An investors’ decision-making process may not be impacted by a company’s violation and resulting penalty, study finds

Recent years have seen an increased enforcement of the Foreign Corruption Practices Act (FCPA), which prevents U.S. companies and foreign firms with U.S. investments or operations from engaging in bribery. The aim of the act was to discourage corrupt behavior and result in better informed investors, but its uneven implementation by the Securities and Exchange Commission (SEC) and Department of Justice (DOJ) has been anything but ideal.

A new study in Advances in Accounting, published by Elsevier, looks at how a mismatch in the severity of the FCPA violation and subsequent penalty leads to market underreaction and uncertainty.

Previous literature has shown that the SEC and DOJ have trouble estimating the actual benefit received by the violating company, leading to them levying a penalty that might not be commensurate to the offence. Regardless of how severe the violation, companies that self-report, cooperate, or accept responsibility are more likely to get a lower penalty.

But how do investors respond to a disparity between the severity of the violation and the imposed penalty?

That was the question Dr. Wioleta Olczak, an Assistant Professor at Marquette University, USA, sought to answer in her work.

“Investors’ decision-making might not be impacted when a company’s FCPA violation and severity mismatch because investors experience ambiguity in assessing the two mismatching disclosures and give the company the benefit of the doubt,” says Dr. Olczak. This leads to a lower company risk assessment by the investors and increases the probability of them staying with their investment.

Dr. Olczak recruited participants with several years of experience in personal investments and randomly assigned them to four situations based on a combination of violation severity (high/low) and penalty levied (high/low).
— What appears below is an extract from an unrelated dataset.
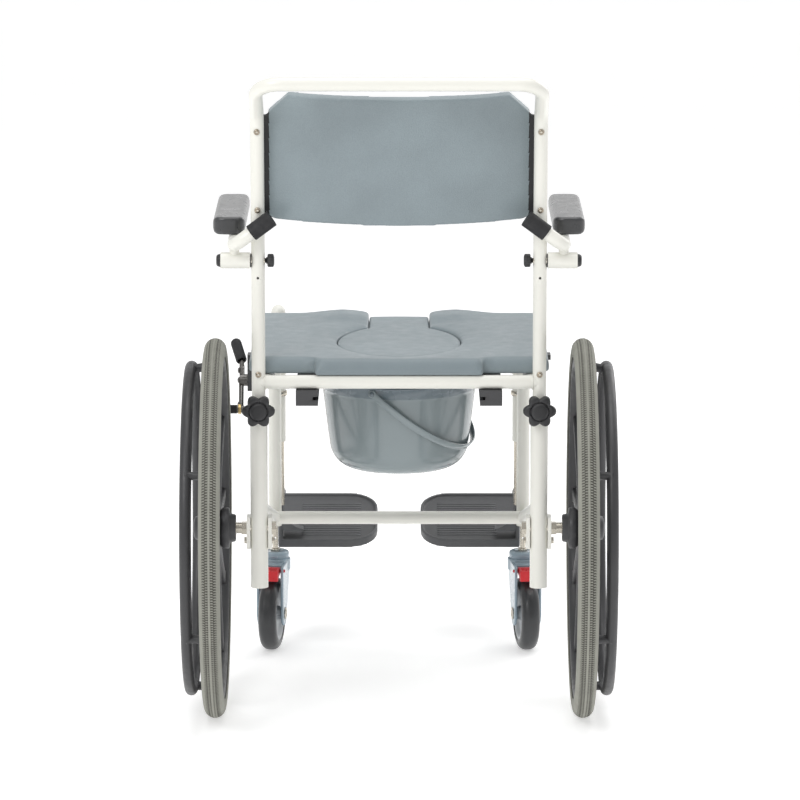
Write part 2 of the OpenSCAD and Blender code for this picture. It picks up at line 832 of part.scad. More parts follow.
module castor_wheel(side) {
    half = castor_w / 2 - 2;
    color("lightgray") castor_frame(side)
        translate([0, -castor_trail, castor_r]) rotate([0, 90, 0]) rotate_extrude() polygon([
            [4 + fit, -half - 3], [11, -half - 3], [13, -half + 6], [38, -half + 6], [40, -half],
            [46, -half], [46, half], [40, half], [38, half - 6], [13, half - 6],
            [11, half + 3], [4 + fit, half + 3]]);
}

module castor_tread(side) {
    half = castor_w / 2;
    round_r = 11;
    color("#3c3c3e") castor_frame(side)
        translate([0, -castor_trail, castor_r]) rotate([0, 90, 0]) rotate_extrude($fn = 96)
            polygon(concat([[46, -half + 1], [castor_r - round_r, -half]],
                arc([castor_r - round_r, -half + round_r], round_r, 270, 360, 8),
                arc([castor_r - round_r, half - round_r], round_r, 0, 90, 8),
                [[46, half - 1]]));
}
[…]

She then analyzed their responses and found that investors were more likely to divest when the company’s FCPA violation severity and penalty match (high-to-high and low-to-low) and vice-versa.

When investors are given ambiguous information (like when a severe violation is given a low penalty) they develop ‘investor overconfidence.’ They start to ignore ambiguous signals and believe they have already considered all the factors in play, which ultimately causes market underreaction. This kind of mismatch could also potentially undermine the SEC and DOJ’s credibility.
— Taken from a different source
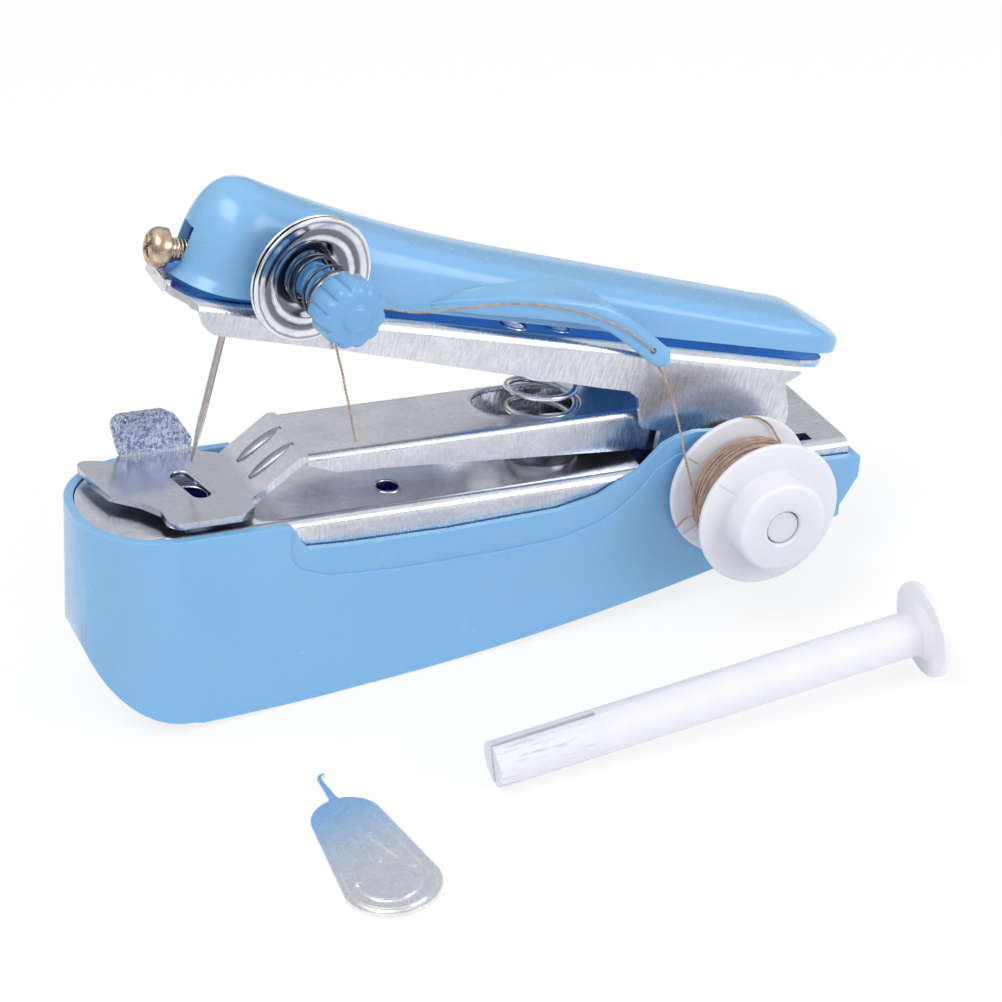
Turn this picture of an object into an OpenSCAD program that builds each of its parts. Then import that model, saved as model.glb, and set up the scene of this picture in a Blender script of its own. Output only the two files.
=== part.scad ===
// Hand-held sewing machine: a plastic base with a steel bed, a presser arm and a needle
// arm on one hinge, a thread bobbin beside the hinge, and two loose accessories.
// X runs from the needle to the hinge, Y away from the bobbin, Z up from the table.

/* [Base] */
// Length of the plastic base
base_len = 108.3; // [102:0.1:114]
// Width of the plastic base
base_w = 24.6; // [23.6:0.1:27]
// Wall of the plastic base
base_wall = 1.2; // [0.8:0.1:1.4]
// Depth of the base under the bed, at the nose end of its long curve
base_depth = 27; // [26:0.1:30]
// Radius of the long curve under the base
base_curve = 348; // [300:10:420]
// Nose-up tilt of the bed when the base stands on a table
bed_tilt = 6; // [5:0.1:6.5]
// Height of the rim's hump beside the hinge, over the bed
hump_h = 5.4; // [4:0.1:6]

/* [Bed] */
// Thickness of the bed's sheet
bed_t = 1.0; // [0.8:0.1:1.2]
// Gap between the bed and the inside of the base
bed_gap = 0.25; // [0.2:0.05:0.4]
// Depth of the bed's side flanges
bed_flange = 4.9; // [4.4:0.1:5.1]
// Diameter of the needle hole in the bed
needle_hole = 5.0; // [4.4:0.1:6]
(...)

A core concept used in the study was signaling theory, which states that consistent signals improve the legitimacy of those who are communicating information and enhance the trustworthiness of the information received.

“The SEC and DOJ want to deter companies from violating the FCPA, but companies might not be affected when the SEC and DOJ create ambiguous circumstances. They should be cautious in evaluating and imposing penalty amounts that are significantly different from the violation severity,” stresses Dr. Olczak.

The findings of the study are limited by the lack of specific experiments to address the differences between investments in individual shares of stock and mutual funds. The study also looked at investor decisions for only a short period of time, whereas real life FCPA violations can take years to investigate. Nevertheless, the ethical and practical implications of the study cannot be ignored. Moreover, these findings can further be generalized to other controversial policies or ethical issues, such as environmental protection and human rights.

At a time when trust between regulatory bodies and the public is at an all-time low, it is crucial to re-evaluate the signals being sent by the former. FCPA penalties are just a start.